**TASK TO CARRY OUT**.
Can you pull out each line of the data below that includes the word "metres"?

**PROVIDED ENTRIES**.
────

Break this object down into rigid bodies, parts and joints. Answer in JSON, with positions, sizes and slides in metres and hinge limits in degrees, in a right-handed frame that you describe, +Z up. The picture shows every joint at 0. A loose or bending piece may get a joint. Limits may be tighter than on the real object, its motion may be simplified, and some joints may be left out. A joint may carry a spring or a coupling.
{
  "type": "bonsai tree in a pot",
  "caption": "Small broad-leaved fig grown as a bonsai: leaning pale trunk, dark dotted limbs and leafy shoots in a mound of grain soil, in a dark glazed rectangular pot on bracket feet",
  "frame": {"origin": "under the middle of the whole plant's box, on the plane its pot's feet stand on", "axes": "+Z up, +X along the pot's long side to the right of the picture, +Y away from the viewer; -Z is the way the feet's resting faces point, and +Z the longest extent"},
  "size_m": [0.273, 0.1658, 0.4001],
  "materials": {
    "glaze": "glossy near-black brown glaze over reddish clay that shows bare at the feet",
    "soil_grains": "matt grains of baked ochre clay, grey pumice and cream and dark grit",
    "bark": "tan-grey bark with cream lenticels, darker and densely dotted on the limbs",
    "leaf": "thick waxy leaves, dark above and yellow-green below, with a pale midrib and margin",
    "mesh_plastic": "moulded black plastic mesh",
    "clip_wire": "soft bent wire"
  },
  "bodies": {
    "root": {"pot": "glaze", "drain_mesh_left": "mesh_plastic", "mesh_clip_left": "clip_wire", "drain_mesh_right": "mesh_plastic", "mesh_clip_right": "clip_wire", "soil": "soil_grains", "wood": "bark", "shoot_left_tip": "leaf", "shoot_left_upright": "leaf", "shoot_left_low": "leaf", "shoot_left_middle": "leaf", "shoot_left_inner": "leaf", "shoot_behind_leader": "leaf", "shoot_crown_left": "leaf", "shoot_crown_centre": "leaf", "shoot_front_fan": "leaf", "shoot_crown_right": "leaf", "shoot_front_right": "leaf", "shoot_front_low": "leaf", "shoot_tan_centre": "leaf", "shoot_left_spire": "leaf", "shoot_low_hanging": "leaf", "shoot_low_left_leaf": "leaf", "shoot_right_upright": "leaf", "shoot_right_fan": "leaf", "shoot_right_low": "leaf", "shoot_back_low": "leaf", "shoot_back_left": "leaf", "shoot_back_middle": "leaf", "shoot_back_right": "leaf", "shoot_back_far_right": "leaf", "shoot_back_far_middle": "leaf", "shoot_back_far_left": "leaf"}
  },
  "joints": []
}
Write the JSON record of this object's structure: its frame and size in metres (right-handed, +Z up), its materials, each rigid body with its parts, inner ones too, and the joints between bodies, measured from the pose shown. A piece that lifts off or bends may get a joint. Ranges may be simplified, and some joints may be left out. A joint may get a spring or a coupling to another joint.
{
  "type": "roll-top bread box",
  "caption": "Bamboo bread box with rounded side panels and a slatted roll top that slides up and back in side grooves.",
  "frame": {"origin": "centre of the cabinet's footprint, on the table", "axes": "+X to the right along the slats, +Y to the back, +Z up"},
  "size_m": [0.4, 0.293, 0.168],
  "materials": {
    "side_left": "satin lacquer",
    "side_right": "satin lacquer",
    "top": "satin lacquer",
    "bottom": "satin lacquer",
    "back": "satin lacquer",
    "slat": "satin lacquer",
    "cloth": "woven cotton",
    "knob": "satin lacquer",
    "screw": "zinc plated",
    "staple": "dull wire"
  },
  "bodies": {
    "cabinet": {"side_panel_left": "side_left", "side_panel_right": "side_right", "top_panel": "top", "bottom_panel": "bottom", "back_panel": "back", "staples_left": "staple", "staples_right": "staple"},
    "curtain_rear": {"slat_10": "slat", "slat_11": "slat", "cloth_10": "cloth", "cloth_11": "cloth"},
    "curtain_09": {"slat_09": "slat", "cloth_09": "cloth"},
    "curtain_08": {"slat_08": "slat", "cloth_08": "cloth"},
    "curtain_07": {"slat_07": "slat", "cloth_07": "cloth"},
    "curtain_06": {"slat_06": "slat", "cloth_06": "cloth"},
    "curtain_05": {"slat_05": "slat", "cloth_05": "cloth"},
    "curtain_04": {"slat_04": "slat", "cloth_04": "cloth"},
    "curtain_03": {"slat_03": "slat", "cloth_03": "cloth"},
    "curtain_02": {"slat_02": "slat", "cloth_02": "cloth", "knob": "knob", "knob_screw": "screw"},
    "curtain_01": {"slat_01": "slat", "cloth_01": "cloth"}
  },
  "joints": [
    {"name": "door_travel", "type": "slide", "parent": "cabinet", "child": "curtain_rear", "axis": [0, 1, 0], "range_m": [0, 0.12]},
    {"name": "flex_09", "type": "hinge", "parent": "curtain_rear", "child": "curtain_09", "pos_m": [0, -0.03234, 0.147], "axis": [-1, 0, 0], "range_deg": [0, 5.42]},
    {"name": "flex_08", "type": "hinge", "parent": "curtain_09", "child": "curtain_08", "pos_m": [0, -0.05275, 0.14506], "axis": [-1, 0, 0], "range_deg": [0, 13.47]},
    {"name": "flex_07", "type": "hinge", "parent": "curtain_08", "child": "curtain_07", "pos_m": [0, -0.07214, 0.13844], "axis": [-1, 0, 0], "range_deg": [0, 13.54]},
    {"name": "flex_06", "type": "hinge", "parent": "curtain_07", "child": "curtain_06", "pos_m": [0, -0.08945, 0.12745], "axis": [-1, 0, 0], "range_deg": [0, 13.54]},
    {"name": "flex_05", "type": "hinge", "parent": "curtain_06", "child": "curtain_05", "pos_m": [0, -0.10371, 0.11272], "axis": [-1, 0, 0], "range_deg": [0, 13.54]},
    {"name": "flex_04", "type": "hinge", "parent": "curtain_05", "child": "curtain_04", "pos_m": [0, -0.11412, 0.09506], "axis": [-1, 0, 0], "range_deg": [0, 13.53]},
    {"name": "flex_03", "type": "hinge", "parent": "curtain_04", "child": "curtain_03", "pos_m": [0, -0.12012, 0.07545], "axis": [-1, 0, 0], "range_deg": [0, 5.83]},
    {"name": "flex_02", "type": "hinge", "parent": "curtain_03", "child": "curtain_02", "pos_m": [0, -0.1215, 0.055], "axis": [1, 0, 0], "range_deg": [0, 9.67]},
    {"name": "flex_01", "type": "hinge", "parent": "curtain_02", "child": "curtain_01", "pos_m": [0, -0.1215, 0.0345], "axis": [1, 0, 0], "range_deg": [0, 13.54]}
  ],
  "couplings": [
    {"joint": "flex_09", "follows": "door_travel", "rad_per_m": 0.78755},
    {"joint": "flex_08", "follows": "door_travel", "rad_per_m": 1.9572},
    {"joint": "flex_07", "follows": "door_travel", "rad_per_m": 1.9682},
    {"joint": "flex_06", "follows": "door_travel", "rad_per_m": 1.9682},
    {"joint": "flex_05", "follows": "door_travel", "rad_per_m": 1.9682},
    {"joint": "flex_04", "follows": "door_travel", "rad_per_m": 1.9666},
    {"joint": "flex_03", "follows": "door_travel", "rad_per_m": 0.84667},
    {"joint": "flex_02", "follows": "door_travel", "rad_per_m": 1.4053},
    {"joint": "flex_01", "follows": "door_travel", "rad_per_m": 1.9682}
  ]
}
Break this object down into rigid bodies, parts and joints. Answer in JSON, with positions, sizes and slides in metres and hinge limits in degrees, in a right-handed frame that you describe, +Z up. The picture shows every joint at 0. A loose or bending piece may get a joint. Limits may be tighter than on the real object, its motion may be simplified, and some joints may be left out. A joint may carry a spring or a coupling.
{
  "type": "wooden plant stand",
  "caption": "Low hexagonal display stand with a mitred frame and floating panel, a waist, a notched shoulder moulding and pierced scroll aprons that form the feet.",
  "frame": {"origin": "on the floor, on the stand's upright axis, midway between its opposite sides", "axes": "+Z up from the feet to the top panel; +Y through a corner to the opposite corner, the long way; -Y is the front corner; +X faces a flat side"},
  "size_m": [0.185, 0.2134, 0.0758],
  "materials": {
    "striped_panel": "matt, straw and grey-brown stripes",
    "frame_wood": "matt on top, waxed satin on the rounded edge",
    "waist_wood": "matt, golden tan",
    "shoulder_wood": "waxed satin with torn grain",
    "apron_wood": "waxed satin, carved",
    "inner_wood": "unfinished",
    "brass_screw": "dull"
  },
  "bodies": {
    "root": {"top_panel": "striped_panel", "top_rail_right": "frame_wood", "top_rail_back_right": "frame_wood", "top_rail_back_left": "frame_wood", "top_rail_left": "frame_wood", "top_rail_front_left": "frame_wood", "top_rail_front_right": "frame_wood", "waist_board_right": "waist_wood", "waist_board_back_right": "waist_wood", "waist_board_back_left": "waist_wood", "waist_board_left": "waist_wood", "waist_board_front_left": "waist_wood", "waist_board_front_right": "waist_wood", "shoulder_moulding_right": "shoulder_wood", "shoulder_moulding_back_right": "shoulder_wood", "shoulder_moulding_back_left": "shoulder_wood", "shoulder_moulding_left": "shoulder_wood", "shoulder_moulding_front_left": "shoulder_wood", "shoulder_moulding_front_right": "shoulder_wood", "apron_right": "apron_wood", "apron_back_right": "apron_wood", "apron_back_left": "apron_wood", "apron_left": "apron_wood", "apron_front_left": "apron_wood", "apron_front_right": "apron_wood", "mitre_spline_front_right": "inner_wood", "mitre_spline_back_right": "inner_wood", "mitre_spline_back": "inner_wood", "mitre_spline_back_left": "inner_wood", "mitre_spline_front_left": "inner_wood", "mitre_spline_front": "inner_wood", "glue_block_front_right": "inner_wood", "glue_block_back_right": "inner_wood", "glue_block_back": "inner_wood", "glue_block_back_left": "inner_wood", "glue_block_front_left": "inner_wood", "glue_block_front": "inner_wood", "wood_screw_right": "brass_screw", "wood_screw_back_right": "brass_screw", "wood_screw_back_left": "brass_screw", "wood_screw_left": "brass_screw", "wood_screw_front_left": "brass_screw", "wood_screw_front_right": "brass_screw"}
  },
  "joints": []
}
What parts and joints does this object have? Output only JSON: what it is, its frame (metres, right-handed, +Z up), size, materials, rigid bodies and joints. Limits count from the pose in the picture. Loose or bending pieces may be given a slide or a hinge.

────

**EXERCISE OUTPUT**.
Break this object down into rigid bodies, parts and joints. Answer in JSON, with positions, sizes and slides in metres and hinge limits in degrees, in a right-handed frame that you describe, +Z up. The picture shows every joint at 0. A loose or bending piece may get a joint. Limits may be tighter than on the real object, its motion may be simplified, and some joints may be left out. A joint may carry a spring or a coupling.
Write the JSON record of this object's structure: its frame and size in metres (right-handed, +Z up), its materials, each rigid body with its parts, inner ones too, and the joints between bodies, measured from the pose shown. A piece that lifts off or bends may get a joint. Ranges may be simplified, and some joints may be left out. A joint may get a spring or a coupling to another joint.
Break this object down into rigid bodies, parts and joints. Answer in JSON, with positions, sizes and slides in metres and hinge limits in degrees, in a right-handed frame that you describe, +Z up. The picture shows every joint at 0. A loose or bending piece may get a joint. Limits may be tighter than on the real object, its motion may be simplified, and some joints may be left out. A joint may carry a spring or a coupling.
What parts and joints does this object have? Output only JSON: what it is, its frame (metres, right-handed, +Z up), size, materials, rigid bodies and joints. Limits count from the pose in the picture. Loose or bending pieces may be given a slide or a hinge.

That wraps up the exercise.